A church - I apologise I cannot
for the life of me remember it's name
Micha was our guide for Irkutsk.  Once again, he spoke excellent English as a result of spending 8 years living outside Russia in England and New Zealand respectively.  He said he returned mainly because he was homesick, and after spending a few days in Irkutsk and nearby Lake Baikal, we can understand why.

Once again, Irkutsk does not seem to have much recent history, and the city itself is only 350 years old.  There are many squares and they have also started to develop around the riverbank, and the view across the river is amazing.  As I mentioned it was hot and sunny and there were lots of people enjoying the great weather on a Saturday afternoon.

Irkutsk also has many churches and a few cathedrals.  Most are rebuilt or restored.  They were either destroyed during the Soviet era, or closed as places of worship and used for a variety of purposes including (if my memory serves me right) a bakery and a blacksmiths.  Most have been rebuilt, or restored to their former glory (or where the damage was too great and too expensive to put right, restored as far as possible). 

The view across the river
through Irkutsk
There does seem to be a bottomless pit of money for rebuilding and restoring churches in Russia, and not much for restoring or replacing the closed factories which line the railway route.  Make your own mind up on that one. 

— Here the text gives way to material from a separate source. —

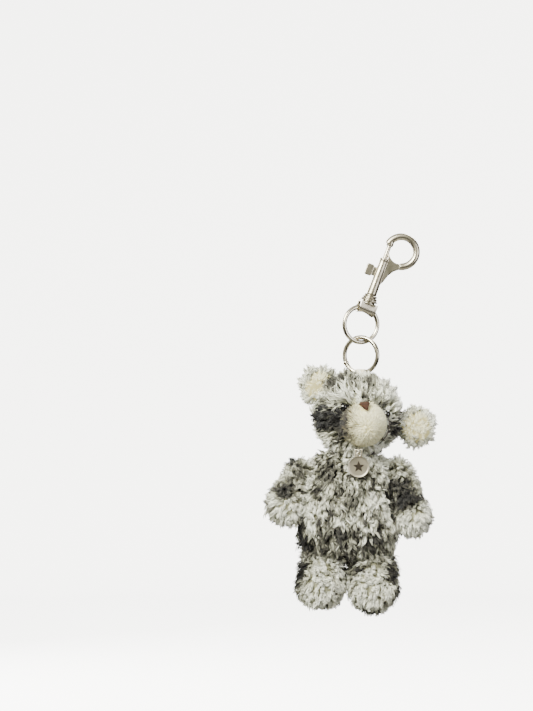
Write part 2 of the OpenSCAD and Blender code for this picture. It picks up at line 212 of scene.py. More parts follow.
def fibre_material(name, light, dark, thread_mm, turn=0.0, rough=0.75, sheen=0.2):
    """Spun thread or tape woven from it: ribs a thread apart, one way along it and one way across, darker in
    the grooves between them with painted shade.
    """
    material, tree, shader = new_material(name, roughness=rough, sheen_weight=sheen)
    coords = add(tree, "TexCoord").outputs["Object"]
    turned = add(tree, "Mapping", [("Vector", coords)], rotation=(0.0, 0.0, turn)).outputs[0]
    ribs = [
        add(tree, "TexWave", [("Vector", turned)], bands_direction=way, scale=per_mm(thread_mm) / math.tau,
            distortion=0.6, detail=1.0).outputs["Fac"]
        for way in "XZ"]
    weave = add(tree, "Math", [(0, ribs[0]), (1, ribs[1])], operation="MULTIPLY").outputs[0]
    # Painted shade: the low parts of the weave, the grooves between threads, take the dark tone.
    colour = add(tree, "ValToRGB", [("Fac", weave)], [(0.0, dark), (0.6, light)])
    relief = add(tree, "Bump", [("Height", weave)], strength=0.5, distance=0.12 * MM)
    feed(tree, shader, base_color=colour.outputs["Color"], normal=relief.outputs[0])
    return material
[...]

However, we were growing very weary of churches, it is clear they are ten a penny throughout Russia and in addition to those which survived the Soviet era, more are being built or rebuilt or restored (at huge expense and we question the morality of this in a country which is struggling economically).  By this stage and it was hard to muster up the required enthusiasm for even the most beautiful onion domed construction.

A trip on a trolley bus was the highlight of this city tour, even if we did miss our stop which resulted in us having to walk twice as far to the city museum than if we hadn’t bothered with the bus in the first place but it was a lovely day for a long walk.   Trolley buses, although ancient, are considered to be the safest mode of transport in Russia generally.  They have a limited speed and can’t venture far from their path so presumably any damage caused by them is contained.  They are also environmentally friendly, despite the fact that they look and feel like they should be in a museum (or on in a scrapyard). 

A traditional Russian wooden house
Trolley bus drivers on the other hand are a law unto themselves and unless you are ready to hop off during the 3 seconds that he stops his trolley, then you are stuck until he decides to stop again (as we discovered).  Still, we were able to take in the sights of the traditional wooden street that is almost complete, and is one of the newest attractions in Irkutsk.
The museum itself was very interesting.  Russia so far, has seemed to have a very short history.  St Petersburg is only a little over 300 years old and Moscow doesn’t seem to talk about any history before the Middle Ages.  Irkutsk does at least refer to a prehistoric era as there is much evidence that our human ancestors made their home in the area in and around Irkutsk. 

Beautiful morning sky over Irkutsk
Irkutsk museum although only very small, does provide Russian history in a bit of a nutshell.  However, without Micha to explain the exhibits, it would have taken a lot of guesswork on our part to follow everything as there was no information in English.

We returned to Irkutsk after our 3 days/2 nights at Lake Baikal (separate entry required), only really to take advantage of the best supermarket so far in Russia, with the friendliest shop assistant ever.  These things begin to count for a lot when venturing out to buy your cheese, bread and beer turns into an unpleasant ordeal.  We stocked up and had an early night before catching the train the next day to Ulan Ude.

When we got up at the unearthly hour of 5.30am to catch our train, this was the view from our hotel window.  The view itself wasn't much by the sky was incredible.  Another hot day in Siberia then!